By the time we moved to rue de l’Odéon, free for the first time to enjoy the city in comfort, I found that, from the sixth floor, Paris was a different place.

In Place Dauphine, we belonged to the area. Our first-floor windows made us extras in its never-ending spectacle—especially if we stepped out of the shower before the curtains were drawn. Rue de l’Odéon was quite different. Here, Paris provided the show. Taking morning coffee on the balcony, I became just another spectator.

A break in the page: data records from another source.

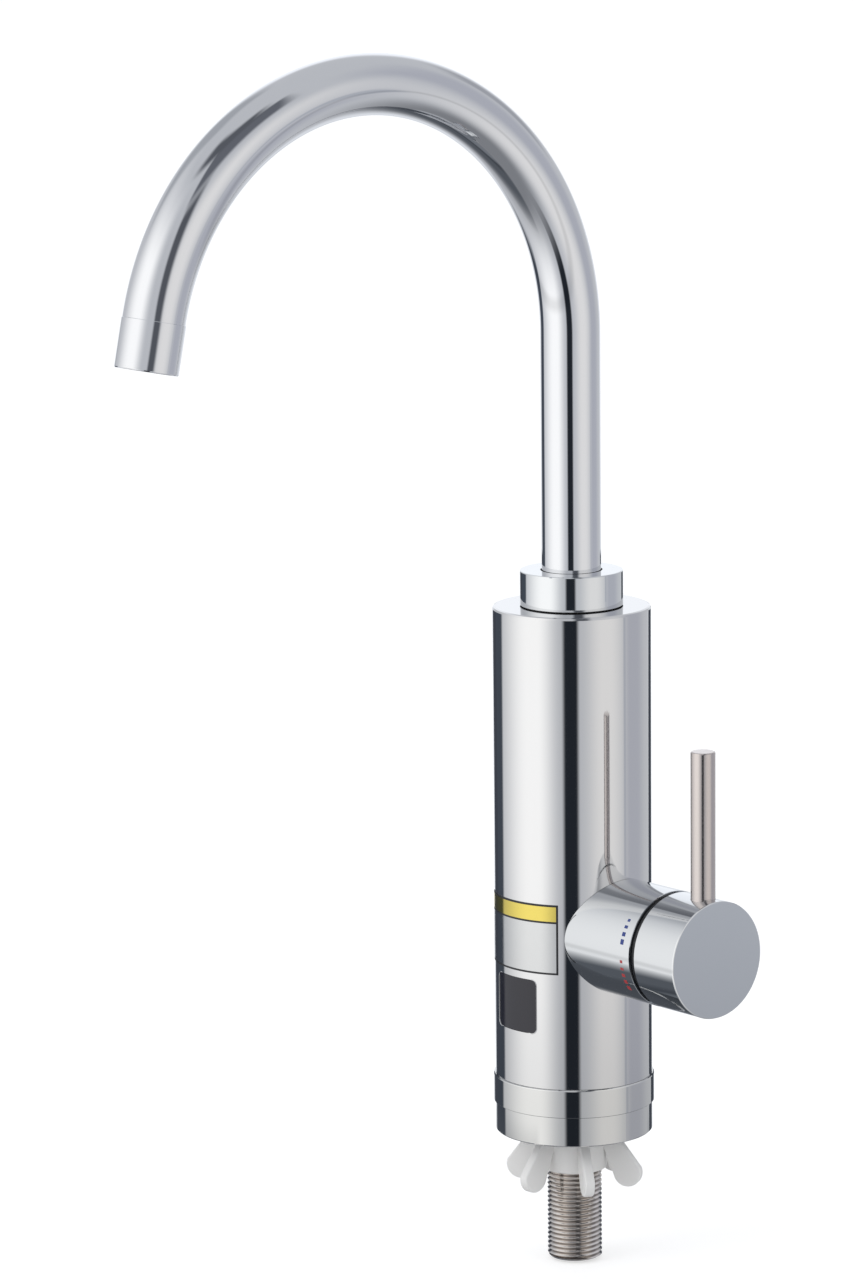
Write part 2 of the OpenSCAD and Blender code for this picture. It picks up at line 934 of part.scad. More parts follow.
// Steel pin lever with the stud that screws into the knob
module lever() {
    tip_bevel = 0.4;
    color([0.72, 0.69, 0.66])
        translate([lever_x, 0, valve_z])
        union() {
            rotate_extrude()
                polygon([
                    [0, lever_seat],
                    [lever_r, lever_seat],
                    [lever_r, lever_reach - tip_bevel],
                    [lever_r - tip_bevel, lever_reach],
                    [0, lever_reach]
                ]);
            translate([0, 0, lever_seat - stud_len])
                cylinder(r = stud_r, h = stud_len + cut);
        }
}

// Set screw under the knob that grips the spindle
module grub_screw() {
    socket_af = 2;
    color("dimgray")
        translate([grub_x, 0, valve_z - spindle_r - seat_gap - grub_len])
        difference() {
            cylinder(r = grub_r, h = grub_len);
            translate([0, 0, -cut])
                hexagon(socket_af, 2 + cut);
        }
}

// Tank

// Moulded lower cap with a nozzle down into the block and holes for the coil's two legs
module tank_cap() {
    plug_r = tank_in_r - seat_gap;
    groove_half = seal_wire_r + 0.2;
    color("ivory")
    difference() {
        union() {
            translate([0, 0, cap_z])
                cylinder(r = tank_r, h = cap_t);
            translate([0, 0, tank_z])
                cylinder(r = plug_r, h = cap_plug_t);
            translate([0, 0, cap_z - block_socket_h + 0.2])
                cylinder(r = block_socket_r - seat_gap, h = block_socket_h);
        }
        translate([0, 0, cap_z - block_socket_h - cut])
            cylinder(r = way_r, h = block_socket_h + cap_t + cap_plug_t + 2 * cut);
        for (side = [-1, 1])
            translate([side * coil_r, 0, cap_z - cut])
                cylinder(r = leg_hole_r, h = cap_t + cap_plug_t + 2 * cut);
        translate([0, 0, seal_z - groove_half])
            tube(plug_r + cut, plug_r - 2 * seal_wire_r, 2 * groove_half);
    }
}

// Rubber ring between the cap and the tank
module tank_seal() {
    color("black")
        translate([0, 0, seal_z])
            o_ring(tank_in_r - seat_gap / 2 - seal_wire_r, seal_wire_r);
}

// Moulded tank with a threaded neck that passes through the column's top
module tank_body() {
    pad_half = cutout_r + 1;
    color("ivory")
    difference() {
        union() {
            translate([0, 0, tank_z])
                cylinder(r = tank_r, h = tank_top - tank_z);
            translate([-pad_half, 0, cutout_z - pad_half])
                cube([2 * pad_half, pad_y, 2 * pad_half]);
            translate([0, 0, tank_top - cut])
                cylinder(r = neck_r, h = neck_top - tank_top + cut);
            translate([0, 0, body_h - shell_wall - neck_flange_t])
                cylinder(r = neck_flange_r, h = neck_flange_t);
        }
        translate([0, 0, tank_z - cut])
            cylinder(r = tank_in_r, h = tank_inside_top - tank_z + cut);
        translate([0, 0, tank_inside_top - cut])
            cylinder(r = neck_way_r, h = neck_floor - tank_inside_top + 2 * cut);
        translate([0, 0, neck_floor])
            cylinder(r = neck_bore_r, h = neck_top - neck_floor + cut);
        translate([0, 0, probe_z])
            rotate([90, 0, 0])
                cylinder(r = probe_r + running_gap, h = tank_r + cut);
    }
}

// Sheathed heating coil: two strands wound into each other and joined across the top
function coil_point(turn, z) = [coil_r * cos(turn), coil_r * sin(turn), z];
module heating_element() {
    lead = atan(coil_pitch / (2 * PI * coil_r));
    bend_steps = 5;
    turn_steps = 16 * coil_turns;
    cross_steps = 10;
    cross_out = 6;
    cross_up = 3;
    leg = [[coil_r, 0, leg_end_z], [coil_r, 0, coil_z - coil_bend - 1]];
    bend = [
        for (i = [0 : bend_steps])
            let (b = (90 - lead) * i / bend_steps)
                coil_point(coil_bend / coil_r * (1 - cos(b)) * 180 / PI,
                    coil_z - coil_bend + coil_bend * sin(b))
    ];
    bend_turn = coil_bend / coil_r * (1 - sin(lead)) * 180 / PI;
    bend_end_z = coil_z - coil_bend + coil_bend * cos(lead);
    strand = concat(leg, bend, [
        for (i = [1 : turn_steps])
            let (s = i / turn_steps)
                coil_point(bend_turn + s * 360 * coil_turns, bend_end_z + s * (coil_top - bend_end_z))
    ]);
    last_turn = bend_turn + 360 * coil_turns;
    across = [
        for (i = [1 : cross_steps - 1])
            let (s = i / cross_steps, a = coil_r * cos(180 * s), b = cross_out * sin(360 * s))
                [
                    a * cos(last_turn) - b * sin(last_turn),
                    a * sin(last_turn) + b * cos(last_turn),
                    coil_top + cross_up * sin(180 * s)
                ]
    ];
    back = [for (i = [len(strand) - 1 : -1 : 0]) [-strand[i][0], -strand[i][1], strand[i][2]]];
    color("dimgray")
        swept_tube(concat(strand, across, back), sheath_d / 2, 8, [1, 0, 0]);
}

// Two nuts that clamp the coil's legs under the cap
module element_nuts() {
    color("goldenrod")
        for (side = [-1, 1])
            translate([side * coil_r, 0, cap_z - leg_nut_t])
                difference() {
                    hexagon(leg_nut_af, leg_nut_t);
                    translate([0, 0, -cut])
                        cylinder(r = sheath_d / 2 + running_gap, h = leg_nut_t + 2 * cut);
                }
}

// Bimetal cut-out on the tank's flat pad
module thermal_cutout() {
    color("gray")
        translate([0, pad_y + seat_gap, cutout_z])
        rotate([-90, 0, 0])
        union() {
            cylinder(r = cutout_r, h = 2 / 3 * cutout_t);
            cylinder(r = cutout_r - 2, h = cutout_t);
        }
}

// Temperature probe through the tank's front wall
module temperature_probe() {
    head_t = 3;
    color("goldenrod")
        translate([0, 0, probe_z])
        rotate([90, 0, 0])
        union() {
            translate([0, 0, tank_in_r - 3])
                cylinder(r = probe_r, h = tank_wall + 4);
            translate([0, 0, tank_r + seat_gap])
                hexagon(8, head_t);
        }
}

// Electronics

board_side_gap = 9.4;
board_back_gap = 12.8;
board_thick = 1.6;
board_z = 14;
board_head_gap = 2;
board_half_w = band_in_r - board_side_gap;
board_y = band_in_r - board_back_gap;
board_h = block_z - board_head_gap - board_z;
relay = [10, 5, 14];
heat_sink = [13, 6, 9];
terminal = [14, 4, 10];
capacitor_r = 4;
capacitor_h = 7;
part_up = 4;
part_side = 1;

// Control board with its power parts on the back
module control_board() {
    back = board_y + board_thick - 0.1;
    color("darkgreen")
    union() {
        translate([-board_half_w, board_y, board_z])
            cube([2 * board_half_w, board_thick, board_h]);
        translate([-part_side - relay[0], back, board_z + part_up])
            cube(relay);
        translate([part_side, back, board_z + part_up])
            cube(heat_sink);
        translate([part_side + heat_sink[0] / 2, back, board_z + board_h - part_up - capacitor_r])
            rotate([-90, 0, 0])
                cylinder(r = capacitor_r, h = capacitor_h);
        translate([-terminal[0], back, board_z + board_h - part_up / 2 - terminal[2]])
            cube(terminal);
    }
}

// Smoky lens that fills the window, with a flange behind the steel
module display_lens() {
    front_r = body_r - 0.1;
    back_r = shell_in_r - lens_t;
    color([0.1, 0.1, 0.12])
    union() {
        intersection() {
            translate([0, 0, window_z - window_h])
                tube(front_r, back_r, 2 * window_h);
            window_bar(-lens_gap);
        }
        intersection() {
            translate([0, 0, window_z - window_h])
                tube(shell_in_r - lens_gap, back_r, 2 * window_h);
            window_bar(lens_flange);
        }
    }
}

// Digit module behind the lens
module display_module() {
    color("black")
        translate([-display_w / 2, -display_y, window_z - display_h / 2])
            cube([display_w, display_t, display_h]);
}

// Circuit board that carries the digit module
module display_board() {
    color("darkgreen")
        translate([-card_w / 2, display_t - display_y, window_z - card_h / 2])
            cube([card_w, board_t, card_h]);
}

// Bracket from the chassis that carries the display board
module display_holder() {
    holder_y = display_t + board_t - display_y;
    holder_t = 2;
    stem_w = 10;
    color([0.2, 0.2, 0.22])
    union() {
        translate([-card_w / 2, holder_y, window_z - card_h / 2])
            cube([card_w, holder_t, card_h]);
        translate([-stem_w / 2, holder_y, chassis_top])
            cube([stem_w, holder_t, window_z - chassis_top]);
    }
}

// Blank label with no words, wrapped on the front of the column
module label_film() {
    film_t = 0.15;
    film_gap = 0.03;
    color("gold")
        rotate([0, 0, -90 - label_half_angle])
            rotate_extrude(angle = 2 * label_half_angle)
                translate([body_r + film_gap, label_z - label_h / 2])
                    square([film_t, label_h]);
}

// Spout

// Chromed collar that screws on the tank's neck and keeps the spout in
module spout_collar() {
    lip_z = collar_h - collar_lip;
    color("silver")
        translate([0, 0, body_h])
        rotate_extrude()
            polygon([
                [neck_r + seat_gap, 0],
                [collar_d / 2 + collar_foot, 0],
                [collar_d / 2 + collar_foot, collar_foot_h],
                [collar_d / 2, collar_foot_h],
                [collar_d / 2, collar_h - small_bevel],
                [collar_d / 2 - small_bevel, collar_h],
                [spout_r + seat_gap, collar_h],
                [spout_r + seat_gap, lip_z],
                [neck_r + seat_gap, lip_z]
            ]);
}

// Nylon ring that guides the spout in the neck
module slide_ring() {
    color("white")
        translate([0, 0, insert_top + face_gap])
            tube(neck_bore_r - seat_gap, spout_r + running_gap, neck_top - insert_top - 2 * face_gap);
}

// Brass plug brazed into the pipe's lower end, with two grooves for its seals
function spout_groove_z(i) = insert_z + 3 + 6 * i;
module spout_insert() {
    groove_r = insert_r - 1.6;
    color("goldenrod")
    difference() {
        union() {
            translate([0, 0, insert_z])
                cylinder(r = insert_r, h = insert_top - insert_z);
            translate([0, 0, insert_top - cut])
                cylinder(r = spout_r - spout_wall - running_gap, h = spigot_len + cut);
        }
        translate([0, 0, insert_z - cut])
            cylinder(r = 7.5, h = insert_top + spigot_len - insert_z + 2 * cut);
        for (i = [0, 1])
            translate([0, 0, spout_groove_z(i)])
                tube(insert_r + cut, groove_r, ring_groove_w);
    }
}

// Two rubber rings that seal the spout in the neck
module spout_seals() {
    color("black")
        for (i = [0, 1])
            translate([0, 0, spout_groove_z(i) + ring_groove_w / 2])
                o_ring(insert_r - ring_wire_r - 0.05, ring_wire_r);
}

// Gooseneck pipe: an upright and a round bend
module spout_pipe() {
    bore_r = spout_r - spout_wall;
    color("silver")
    union() {
        translate([0, 0, insert_top])
            tube(spout_r, bore_r, bend_z - insert_top);
        translate([0, -bend_r, bend_z])
            rotate([90, 0, 90])
                rotate_extrude(angle = bend_sweep)
                    translate([bend_r, 0])
                        difference() {
                            circle(r = spout_r);
                            circle(r = bore_r);
                        }
    }
}

// Sleeve at the end of the spout, with a short spigot up into the pipe
module nozzle_sleeve() {
    color("silver")
        at_spout_end()
        difference() {
            union() {
                cylinder(r = nozzle_r, h = nozzle_len);
                translate([0, 0, -nozzle_spigot])
                    cylinder(r = nozzle_in_r, h = nozzle_spigot + cut);
            }
            translate([0, 0, -nozzle_spigot - cut])
                cylinder(r = nozzle_in_r - 1.2, h = nozzle_len);
            translate([0, 0, nozzle_len - aerator_len - aerator_inset])
                cylinder(r = nozzle_in_r, h = nozzle_len);
        }
}

// Plastic aerator cup in the sleeve's mouth
module aerator_body() {
    cup_r = nozzle_in_r - seat_gap;
    color("whitesmoke")
        at_spout_end(nozzle_len - aerator_len - aerator_inset)
        difference() {
            cylinder(r = cup_r, h = aerator_len);
            translate([0, 0, aerator_len - 2])
                cylinder(r = cup_r - 1.4, h = 3);
            translate([0, 0, -cut])
                cylinder(r = cup_r - 2.6, h = aerator_len + 2 * cut);
        }
}

// Steel screen that breaks up the stream
module aerator_screen() {
    screen_r = nozzle_in_r - seat_gap - 1.4 - seat_gap;
    screen_t = 1;
    hole_r = 0.65;
    color("silver")
        at_spout_end(nozzle_len - aerator_inset - 2)
        difference() {
            cylinder(r = screen_r, h = screen_t);
            for (ring = [1 : 3], i = [0 : 6 * ring - 1])
                rotate([0, 0, i * 60 / ring])
                    translate([ring * 2.2, 0, -cut])
                        cylinder(r = hole_r, h = screen_t + 2 * cut, $fn = 16);
        }
}

body_shell();
base_band();
base_foot();
deck_gasket();
cable_gland();
base_screws();
chassis();
threaded_tail();
valve_block();
tail_seal();
valve_housing();
cartridge_body();
cartridge_seal();
fixed_disc();
cartridge_nut();
bearing_ring();
microswitch();
display_lens();
display_module();
display_board();
display_holder();
control_board();
tank_cap();
tank_seal();
tank_body();
heating_element();
element_nuts();
thermal_cutout();
temperature_probe();
spout_collar();
slide_ring();
label_film();
spindle();
moving_disc();
switch_cam();
knob();
lever();
grub_screw();
switch_plunger();
switch_button();
spout_pipe();
spout_insert();
spout_seals();
nozzle_sleeve();
aerator_body();
aerator_screen();
clamp_washer();
wing_nut();
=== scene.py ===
"""The look of an electric instant water heater tap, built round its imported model.

Lengths in the tables below are millimetres, and mm() turns them to metres. Z points up from the
worktop face, the window and the spout face -Y, and the valve axis runs along +X.
"""

import math

import bmesh
import bpy
from mathutils import Matrix, Vector


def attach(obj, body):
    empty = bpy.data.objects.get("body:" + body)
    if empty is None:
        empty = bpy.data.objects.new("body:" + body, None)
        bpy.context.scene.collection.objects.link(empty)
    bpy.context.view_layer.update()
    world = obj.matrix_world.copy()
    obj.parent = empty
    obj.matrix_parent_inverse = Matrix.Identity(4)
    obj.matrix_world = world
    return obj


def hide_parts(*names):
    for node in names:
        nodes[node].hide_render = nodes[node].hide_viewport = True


# Sizes that the part's source has too
BODY_R = 30.0
BODY_H = 203.8
BAND_R = 30.75
WINDOW_Z = 53.8
WINDOW_W = 21.6
WINDOW_H = 21.0
WINDOW_CORNER = 2.2
COLLAR_R = 19.5
COLLAR_H = 13.6
VALVE_Z = 80.3
KNOB_R = 22.15
HOUSING_END = 56.8
KNOB_BACK = 59.45
KNOB_FACE = 81.0
LEVER_X = 73.4
LEVER_R = 4.6
LEVER_TOP = 158.2
PIPE_R = 11.25
PIPE_WALL = 1.2
PIPE_FOOT = 208.0
BEND_R = 98.0
BEND_Z = 307.6
SWEEP = math.radians(168)
NOZZLE_R = 11.5
NOZZLE_LENGTH = 18.0
THREAD_R = 10.4775
PITCH = 1.814
TAIL_END = -51.0

# The angle of -Y about Z, and the angle that the camera is turned from there
FRONT = -math.pi / 2
VIEW_AZIMUTH = math.radians(48.96)


def mm(*values):
    """Millimetres to metres, as one number or as a vector."""
    return values[0] / 1000 if len(values) == 1 else Vector(values) / 1000


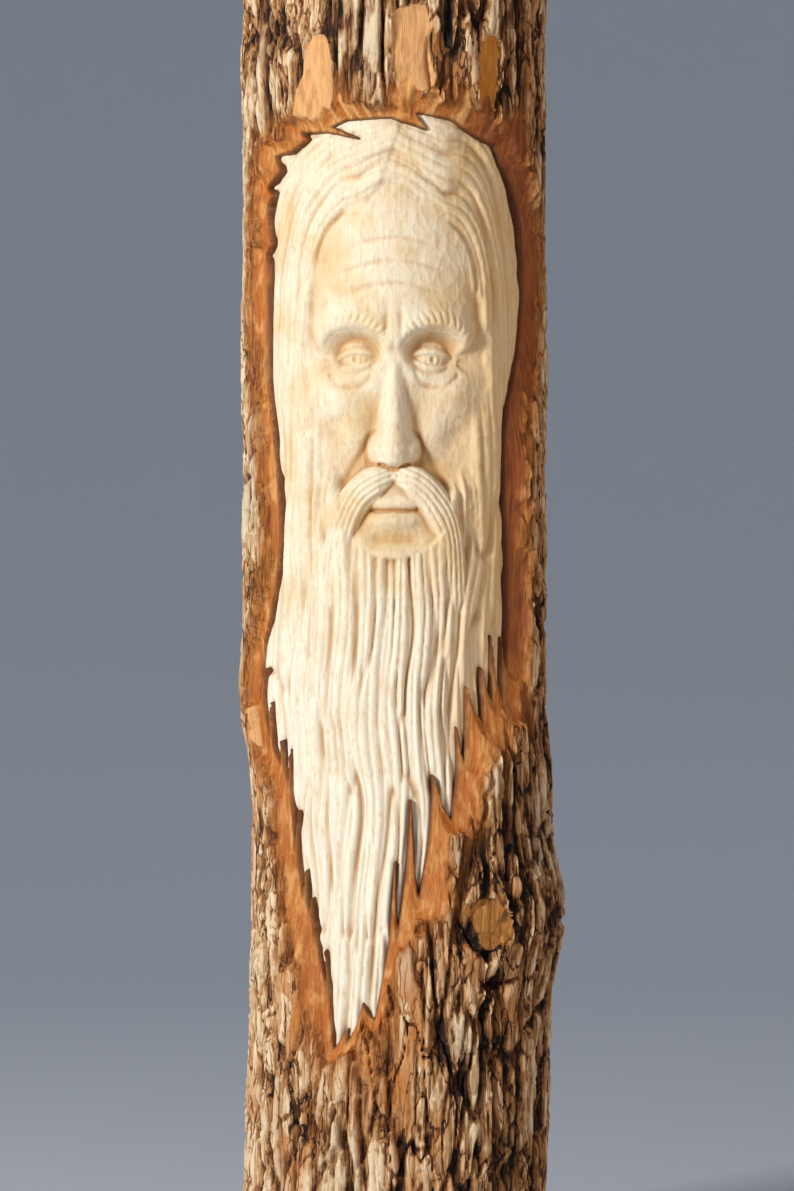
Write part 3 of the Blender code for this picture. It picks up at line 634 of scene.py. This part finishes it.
PLATE_WIDTH = 0.013
PLATE_LENGTH = 0.055
PLATE_GAP = 0.0026
PLATE_CUT = 0.0031


def plate_gaps(u, v):
    """From 0 to 1 in the gaps between the coarse plates, low on the trunk and on its left flank."""
    columns = even(2 * math.pi * (WOOD_RADIUS + INNER_BARK) / PLATE_WIDTH)
    across = around_the_log(u, v) * columns
    along = v * UNIT / PLATE_LENGTH
    bend = 0.4 * noise(2 * across, 1.5 * along, 85, 2 * columns)
    edge, _ = plates(across + bend, along + 0.7 * bend, 86, columns)
    gap = PLATE_GAP / PLATE_WIDTH * (1 + 0.9 * noise(u / 14, v / 22, 87))
    return smooth(gap, 0, edge) * np.maximum(smooth(-150, -230, v), smooth(-50, -68, u))


BARK_STEP = 0.8
BACK_STEP = 1.25
FRONT_REACH = 121
FRONT_TRIANGLES = 199000
BACK_TRIANGLES = 150000

# The end faces are rings of points drawn in from the bark, at these shares of the way out.
CAP_SHARES = [0.97, 0.9, 0.75, 0.5, 0.25]


def old_branch(u, v):
    """The bark's swelling round the small knot under the branch scar, and the fold below it."""
    across = u - round_the_wood(KNOT[0], WOOD_RADIUS + INNER_BARK)
    off_knot = np.hypot(across, v - KNOT_EYE)
    fold = v - KNOT_FOLD - 3 * noise(across / 9, 0 * v, 77)
    in_fold = smooth(-5, -1, across) * smooth(20, 12, across)
    rise = 1.6 * groove(off_knot - 5, 2.2) - 3.4 * smooth(3.6, 1.6, off_knot)
    return rise + in_fold * (1.8 * groove(fold + 4, 4.5) - 4.5 * groove(fold, 1.3))


def on_front(u):
    """1 round the front, and 0 on the plainer back."""
    return smooth(118, 92, np.abs(u))


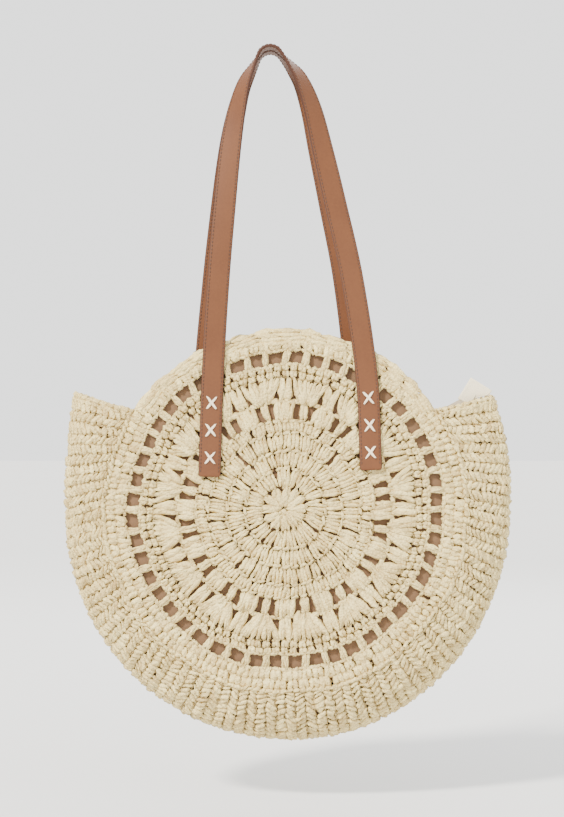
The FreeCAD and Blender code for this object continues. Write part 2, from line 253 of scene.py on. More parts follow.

North, the gray turnip-like domes of Sacré-Coeur crowned the butte of Montmartre. South, just beyond the Théâtre de l’Odéon, rose the foliage of the Luxembourg Gardens. Less than a kilometer to the east, the towers of Notre Dame floated on an ocean of metal roofs. On Sunday evenings, its bells—the bells of Quasimodo!—tolled solemnly over the city of François Villon. It wasn’t hard to imagine turn-of-the-century criminal genius Fantômas, in evening dress and black domino mask, slipping into one of those dormer windows left so invitingly ajar, or oneself as the young man of Jacques Rivette’s Paris Nous AppartientParis Belongs to Us—strolling across the roof of the Théâtre du Châtelet, just on the other side of the Seine, an iconic image for me from the moment it appeared in Cahiers du Cinema.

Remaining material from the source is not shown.